May 4, 2019 @ 6:27 pm
ghetto cowboy by bone thugs was wayyy better
May 14, 2019 @ 7:45 am
To be honest, Old Town Road isn’t even a real country song. Luke was right about it being catchy but it’s too much of a rap song for me.
May 26, 2019 @ 4:45 pm
Says the king of Bro Country.
Luke Combs sucks as much as Lil Nas X
May 29, 2019 @ 3:02 pm
Ryan upchurch is the best imo….gets no love from Nashville…check his can I get an outlaw remix with Luke combs…then you be like…damn upchurch is awesome
June 29, 2019 @ 6:59 pm
I never was a huge country music fan but there are some country songs that I absolutely love. And singers that I love. How can you not? For anyone to think that someone “deserves” something like they state in the article (as if this song is taking something away), is ridicoulous. Whatever music people want to listen to they listen to. And it is a popularity contest. What kind of song is it? ” I got my horses in the back” ” the can’t nobody tell me nothing part, in my imagination is like a cowboy from the old west. Songs are subject to each individual person’s interpretation. And mine might not be the songwriters.

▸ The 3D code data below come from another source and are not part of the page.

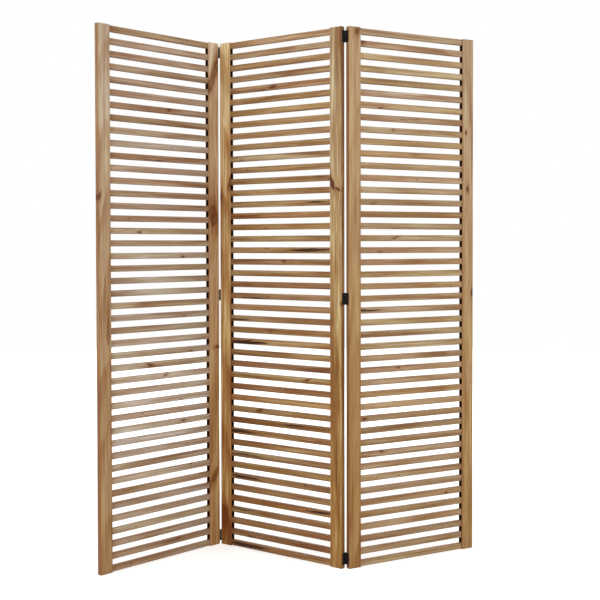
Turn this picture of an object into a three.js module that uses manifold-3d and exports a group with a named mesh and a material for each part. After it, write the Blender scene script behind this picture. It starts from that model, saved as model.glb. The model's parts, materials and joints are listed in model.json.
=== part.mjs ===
// Folding slatted screen: three grooved timber panels joined by butt hinges, standing in a zig-zag.
// Millimetres, +Z up. X runs across the front of the screen and Y away from whoever faces it.
import * as THREE from 'three';
import { mergeVertices } from 'three/addons/utils/BufferGeometryUtils.js';
import Module from 'manifold-3d';

const wasm = await Module();
wasm.setup();

// Panels
const panelHeight = 1750;
const panelWidth = 500;
const leftPanelBars = 44;
const middlePanelBars = 45;
const rightPanelBars = 45;

// Stiles, the grooved uprights at both sides of a panel
const stileWidth = 45;
const stileThickness = 18;
const stileEdgeRadius = 1;
const lipEdgeRadius = 1;
const stileEndChamfer = 1.2;
const grooveDepth = 12;

// Bars: the slats, with the top and bottom rails cut from the same strip
const barHeight = 20;
const barThickness = 12;
const barEdgeChamfer = 1;
const barSideClearance = 0.3;
const barEndClearance = 0.4;
const glueBite = 0.6;
const railSetback = 1.8;

// Hinges
const hingeLength = 38;
const hingeEndDistance = 12;
const leafReach = 15.5;
const leafThickness = 1.2;
const leafCornerRadius = 2.5;
const leafToWoodGap = 0.3;
const knuckleCount = 5;
const knuckleGap = 0.3;
const knuckleWall = 0.9;
const pinRadius = 1.2;
const pinClearance = 0.3;
const pinEndChamfer = 0.3;
const pinHeadRadius = 2;
const pinHeadHeight = 0.8;
const pinStandOff = 0.5;
const screwHoleRadius = 1.6;
const countersinkRadius = 2.8;
const screwHoleReach = 9;
const screwHoleSpacing = 20;

// Standing pose, in degrees: the middle panel's heading and how far each outer panel is folded from flat
const middleHeading = -35.3;
const leftFold = 80;
const rightFold = 63.5;

// Finishes
const pine = new THREE.MeshStandardMaterial({ color: '#a9845a', roughness: 0.62, metalness: 0 });
const honeyPine = new THREE.MeshStandardMaterial({ color: '#a07548', roughness: 0.6, metalness: 0 });
const palePine = new THREE.MeshStandardMaterial({ color: '#b29066', roughness: 0.62, metalness: 0 });
const blackSteel = new THREE.MeshStandardMaterial({ color: '#171614', roughness: 0.42, metalness: 0.7 });

// Sizes that follow from the ones above
const grooveWidth = barThickness + 2 * barSideClearance;
const boreRadius = pinRadius + pinClearance;
const knuckleRadius = boreRadius + knuckleWall;
const pinToWood = knuckleRadius + leafToWoodGap;
const pinToCentrePlane = stileThickness / 2 + pinStandOff;
const knuckleLength = hingeLength / knuckleCount;
const hingeHeights = {
  top: panelHeight - hingeEndDistance - hingeLength / 2,
  middle: panelHeight / 2,
  bottom: hingeEndDistance + hingeLength / 2,
};

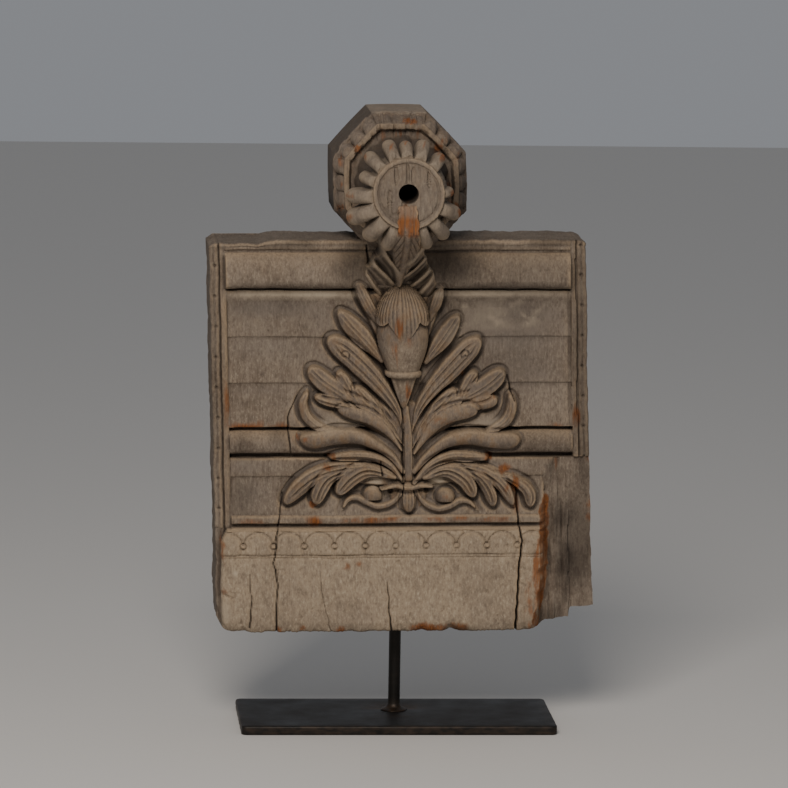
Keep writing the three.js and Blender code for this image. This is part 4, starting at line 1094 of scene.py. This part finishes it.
# The flat end: a rim, an incised ring, upright grain opened by weather, and the peg hole
incised = 30.2
for radius in (34.4, 33.6, 32.8, 32.2, 31.6, 31.0, 30.3, 29.6, 28.9, 28.2, 27, 25.6, 24.2, 22.8, 21.4, 20,
               18.6, 17.2, 15.8, 14.4, 13, 11.8, 10.9, 10.2):
    on_x, on_y = radius * np.cos(angle), radius * np.sin(angle)
    sunk = 1.7 * math.exp(-((radius - incised) / 1.2) ** 4) + 0.5 * (radius < 29)
    grain_gaps = ease(patches(on_x + 7, on_y + 5, 3.0, 22, 92), 0.1, 0.4)
    opened = 0.7 * patches(on_x + 50, on_y, 1.6, 22, 91) - 2.2 * grain_gaps
    opened *= 1.0 if radius < 29.5 else 0.3
    rings.append((radius, disc_front - sunk + opened))
rings += [(9.8, 155.0), (9.6, 152), (9.5, 146), (9.4, 136), (9.3, 122), (9.2, 108), (9.0, 95), (6, 94.2),
          (2, 94)]

radius, deep_rings = [np.array([np.broadcast_to(ring[n], around) for ring in rings], float)
                      for n in (0, 1)]
turned = np.broadcast_to(angle, radius.shape)
stroke = 0.3 * patches(turned * 22, deep_rings, 1.4, 9, 93)
stroke = stroke + 0.35 * patches(turned * 40, deep_rings, 9, 7, 94) - 0.5
stroke = stroke * ((deep_rings > block_back + 2) & (radius > 12))
chips = 3.0 * bell(turned - 2.72, 0.07) * ease(deep_rings, 2, 26)
rim_chips = 1.4 * ease(patches(turned * 60, deep_rings, 4.5, 7, 99), 0.2, 0.7)
chips += rim_chips * bell(deep_rings - rim_front + 1, 3.5)
radius = radius + stroke - chips * (radius > 56) * (deep_rings < 50)
points_across = pendant_across + radius * np.cos(turned)
tall_here = np.full(radius.shape, 1.0)
tall_here[:octagon_rings] = octagon_tall
points_up = pendant_up + radius * np.sin(turned) * tall_here
fibres = 0.6 * patches(points_across, points_up, 1.7, 14, 97)
fibres += 0.5 * patches(points_across, points_up, 3.6, 9, 98)
fibres = fibres * (deep_rings > rim_front + 1) * (radius > 37) * np.where(eroded, 1.3, 0.6)
placed = set_in_place(points_across, deep_rings + fibres, points_up)
pendant = piece("lotus_pendant", *hoops(placed))
at_end, at_flower = deep_rings > 150, deep_rings > 118
on_face, on_petal = at_end & (radius < 30), at_flower & (radius > 36)
on_side = deep_rings > block_back + 1
on_lappets = (deep_rings > rim_front) & (deep_rings < 60) & (radius > 57)
in_ring = (deep_rings > 54) & (radius < 58) & (radius > 36.5)
broken_tips = stains(points_across, points_up, [
    (-36, 490, 4, 5, .9), (44, 491, 5, 5, .9), (53, 451, 4, 6, 1.0), (61, 432, 5, 6, 1.0),
    (-50, 452, 4, 4, .4), (18, 517, 7, 3, .9), (-10, 503, 4, 6, .5), (25, 503, 3, 6, .4),
    (-52, 430, 6, 5, .45), (7, 505, 4, 4, .4), (7, 437, 9, 8, .5), (64, 478, 3, 9, .4),
    (-53, 478, 3, 8, .4), (-56, 500, 5, 5, .4), (52, 497, 5, 5, .4)])
broken_tips = broken_tips * (deep_rings > 40)
tip_fibres = 0.45 * patches(points_across + 0.3 * deep_rings, points_up, 1.8, 6, 80)
damp = stains(points_across, points_up, [
    (66, 440, 14, 34, .7), (-58, 415, 22, 20, .6), (44, 470, 12, 22, .7)]) * (deep_rings < 100)
# Painted shade on the octagon's left facets.
left_side = (deep_rings < rim_front - 2) * (points_across < -20) * on_side
bell_shade = np.clip(1.2 - abs(deep_rings - 84) / 34, 0, 1) * (radius < 52) * (1 - 0.5 * low_swell)
# Painted shade in the grooves between the petals.
between_petals = (1 - petal_swell) * (radius > 36.4) * at_flower * ~at_end
# Painted shade in the bell behind the flower, down the peg hole and between petals; hollows hold dirt
# with painted shade; ridges are rubbed wear with a painted highlight.
lotus_marks = {
    "hollow": 0.25 * on_petal + np.where(in_ring, 0.25, 0.1) + 0.5 * bell(radius - incised, 1.4) * at_end
    + 0.5 * (1 - np.clip(kept * (1 - abs(local) ** 3), 0, 1)) * on_lappets,
    "ridge": 0.8 * bell(radius - reach, 4.0) * at_flower * petal_swell
    + 0.7 * bell(deep_rings - 62, 1.6) * (radius > 51) + 0.6 * bell(radius - 34.6, 1.6) * at_end,
    "deep_hollow": 0.9 * bell_shade + 1.2 * (radius < 10.2) * ease(155.5 - deep_rings, 0, 8)
    + between_petals,
    "raw": np.sqrt(broken_tips) * ease(broken_tips + tip_fibres, 0.22, 0.6),
    "soot_and_shade": damp + 0.6 * left_side + 0.25 * (1 - on_side) * (deep_rings < 0) + 0.12 * on_face
    + 0.42 * (deep_rings > 56) * (deep_rings < 115) * (radius < 53),
    "dust": 0.2 * on_petal + 0.1 * at_end + 0.2 * (facet == 2) * (deep_rings < rim_front) * on_side,
    "low_ground": np.full(radius.shape, 0.2),
    "leaf": np.where(on_face, 0.4, np.where(on_petal, 0.25, 0.5))}
for name, values in lotus_marks.items():
    mark(pendant, name, values.reshape(-1))
lighten(pendant, piece_limit, crisp=32)
pendant.data.materials.append(teak)
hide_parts("bracket")
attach(pendant, "root")

# A plain pale floor and a plain soft studio: one large lamp above and to the left of the carved
# face, and an even grey surround
floor_mesh = bpy.data.meshes.new("floor")
floor_mesh.from_pydata([(-6, -6, 0), (6, -6, 0), (6, 6, 0), (-6, 6, 0)], [], [(0, 1, 2, 3)])
floor = bpy.data.objects.new("floor", floor_mesh)
bpy.context.scene.collection.objects.link(floor)
pale, tree, shader = new_material("pale_floor")
shader.inputs["Base Color"].default_value = hex_colour("#d8d5d0")
shader.inputs["Roughness"].default_value = 0.9
floor_mesh.materials.append(pale)

world = bpy.data.worlds.new("studio")
world.use_nodes = True
surround = world.node_tree.nodes["Background"]
surround.inputs["Color"].default_value = hex_colour("#c9ccd2")
surround.inputs["Strength"].default_value = 0.41
bpy.context.scene.world = world


def lamp(name, place, aim, size, power, tint):
    light = bpy.data.lights.new(name, "AREA")
    light.shape = "RECTANGLE"
    light.size, light.size_y = size
    light.energy = power
    light.color = hex_colour(tint)[:3]
    thing = bpy.data.objects.new(name, light)
    thing.location = place
    thing.rotation_euler = (Vector(aim) - Vector(place)).to_track_quat("-Z", "Y").to_euler()
    bpy.context.scene.collection.objects.link(thing)


lamp("key", (-0.5, -2.2, 1.9), (0, 0, 0.33), (1.0, 1.0), 50, "#fff7ee")

# The camera stands well back and above, as the picture was taken
camera_data = bpy.data.cameras.new("camera")
sensor_width, focal_pixels, picture_pixels = 36, 5200, 788
camera_data.sensor_width = sensor_width
camera_data.lens = focal_pixels / picture_pixels * sensor_width
camera_data.clip_end = 40
camera = bpy.data.objects.new("camera", camera_data)
distance, bearing, camera_height = 5.2, math.radians(-4.5), 1.1
stand_point = Vector((distance * math.sin(bearing), -distance * math.cos(bearing), camera_height))
look_at = Vector((-0.0061, 0, 0.3371))
ahead = (look_at - stand_point).normalized()
right = ahead.cross(Vector((0, 0, 1))).normalized()
above = right.cross(ahead)
roll = math.radians(0.92)
right, above = (math.cos(roll) * right + math.sin(roll) * above,
                -math.sin(roll) * right + math.cos(roll) * above)
camera.matrix_world = Matrix((
    (right.x, above.x, -ahead.x, stand_point.x),
    (right.y, above.y, -ahead.y, stand_point.y),
    (right.z, above.z, -ahead.z, stand_point.z),
    (0, 0, 0, 1)))
bpy.context.scene.collection.objects.link(camera)
bpy.context.scene.camera = camera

When Johnny Cash first showed up they were saying he was country with his slicked back hair etc
November 17, 2020 @ 8:26 am
Luke Combs is just as bad. Country music has always poked fun at itself. He probably grew up in the ’90s when it was terrible and thinks that crap was “real country”. He looks like he should be stocking shelves at Walmart and singing Alan Jackson songs at karaoke night. Flat out GARBAGE.